> **Object modeling scripts**
○ ○ ○ ○ ○
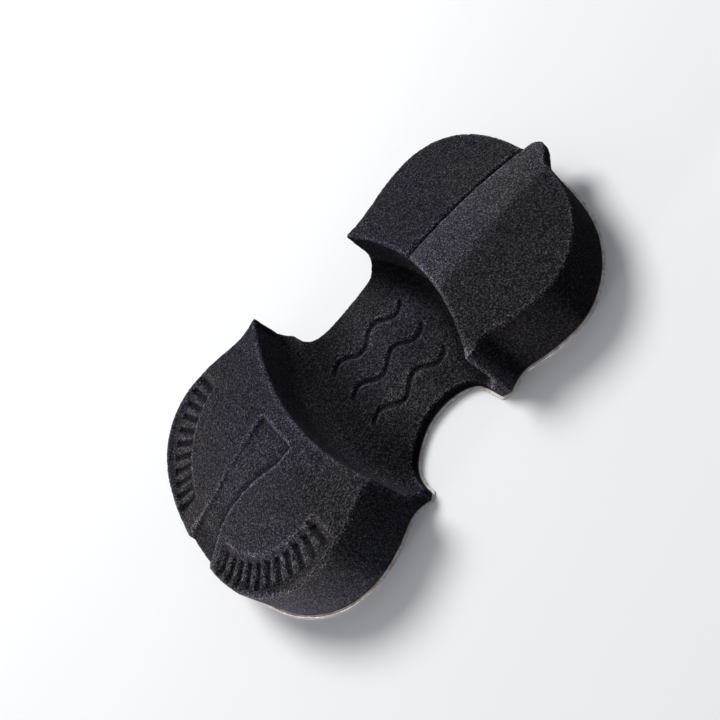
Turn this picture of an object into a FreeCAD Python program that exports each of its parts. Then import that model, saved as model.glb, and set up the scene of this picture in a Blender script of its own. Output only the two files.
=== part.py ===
import FreeCAD, Part
import math
import os
import Sketcher
from FreeCAD import Placement, Rotation, Vector

# Violin shoulder rest: one block of open-cell foam on a peel-and-stick cling backing.
# Frame: +Z out of the cling face, which lies on z = 0; +X along the long side, towards
# the lobe with the raised strip; +Y towards the neck of the violin.  Origin on the
# cling face, at the middle of the rest.

SIZES = [
    # alias, value in mm (or degrees, or a count)
    ("plan_scale_x", 1.0),        # stretches the die-cut outline along X
    ("plan_scale_y", 1.0),        # stretches the die-cut outline along Y
    ("cling_thickness", 0.6),     # tacky face that grips the varnish
    ("film_thickness", 0.2),      # carrier film
    ("glue_thickness", 0.2),      # adhesive between film and foam
    ("foam_thickness", 28.4),     # at the top of the raised strip
    ("blank_length", 192.0),      # foam blank before it is die-cut
    ("blank_width", 116.0),
    ("well_floor", 6.4),          # floor of the well above the cling face
    ("well_fillet", 8.0),         # wall runs into the floor
    ("rim_radius_right", 82.5),   # rim arcs, seen from above
    ("rim_radius_left", 111.0),
    ("rim_reach_right", 36.2),    # furthest point of each rim arc from x = 0
    ("rim_reach_left", 29.5),
    ("crown_radius", 190.0),      # lobes fall away to their outer ends
    ("crown_start", 30.0),        # distance from the middle where the fall begins
    ("left_lobe_drop", 0.8),      # left lobe lies lower than the raised strip
    ("step_depth", 1.8),          # neck side of the raised strip
    ("strip_skew", 2.8),          # degrees, strip edge against X
    ("strip_edge", 7.3),          # Y of the strip's neck-side edge at x = 30
    ("ridge_skew", 11.0),         # degrees, ridge against X
    ("ridge_edge", -17.2),        # Y of the ridge at x = 30
    ("ridge_fall", 5.5),          # degrees, slope from the ridge to the endpin side
    ("recess_depth", 2.6),        # wedge recess on the left lobe
    ("recess_tilt", 9.2),         # degrees, its floor follows the lobe
    ("grip_width", 2.2),          # radial grip grooves on the left lobe
    ("grip_length", 9.0),
    ("grip_depth", 1.6),
    ("grip_count", 11),           # in each of the two rows
    ("tongue_depth", 5.0),        # thickness of the strip's overhanging end
    ("wave_width", 2.0),          # shallow drain grooves in the well floor
    ("wave_depth", 1.4),
]

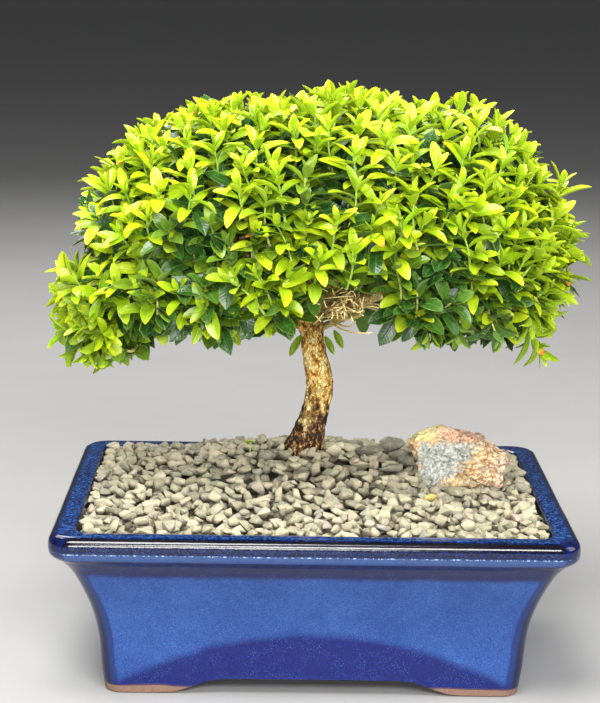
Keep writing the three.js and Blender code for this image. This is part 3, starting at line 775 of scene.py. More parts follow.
○ ○ ○ ○ ○
> **WRITTEN REQUEST**
Copy exactly the lines from the top of the entries through the line with "# cling face, at the middle of the rest." in it, please, keeping both ends and adding nothing.

> **TASK RESULT**
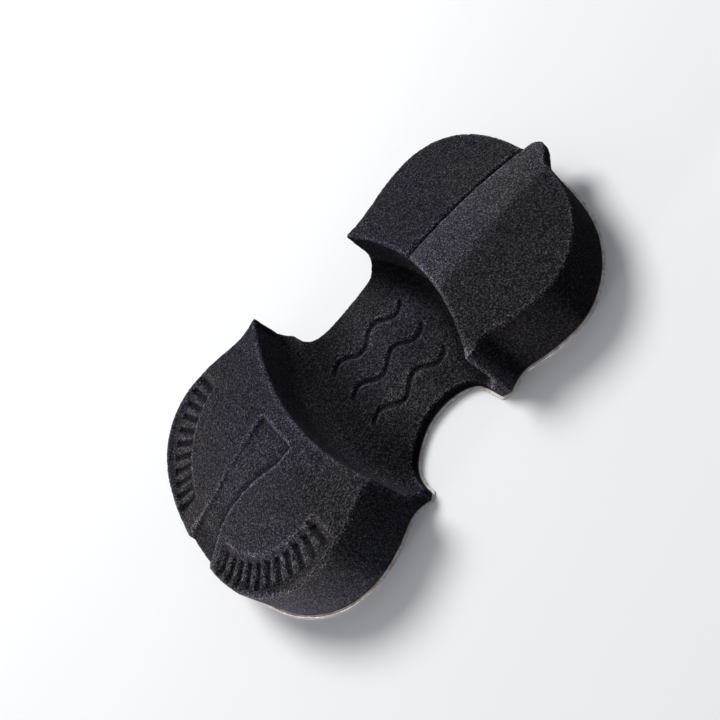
Turn this picture of an object into a FreeCAD Python program that exports each of its parts. Then import that model, saved as model.glb, and set up the scene of this picture in a Blender script of its own. Output only the two files.
=== part.py ===
import FreeCAD, Part
import math
import os
import Sketcher
from FreeCAD import Placement, Rotation, Vector

# Violin shoulder rest: one block of open-cell foam on a peel-and-stick cling backing.
# Frame: +Z out of the cling face, which lies on z = 0; +X along the long side, towards
# the lobe with the raised strip; +Y towards the neck of the violin.  Origin on the
# cling face, at the middle of the rest.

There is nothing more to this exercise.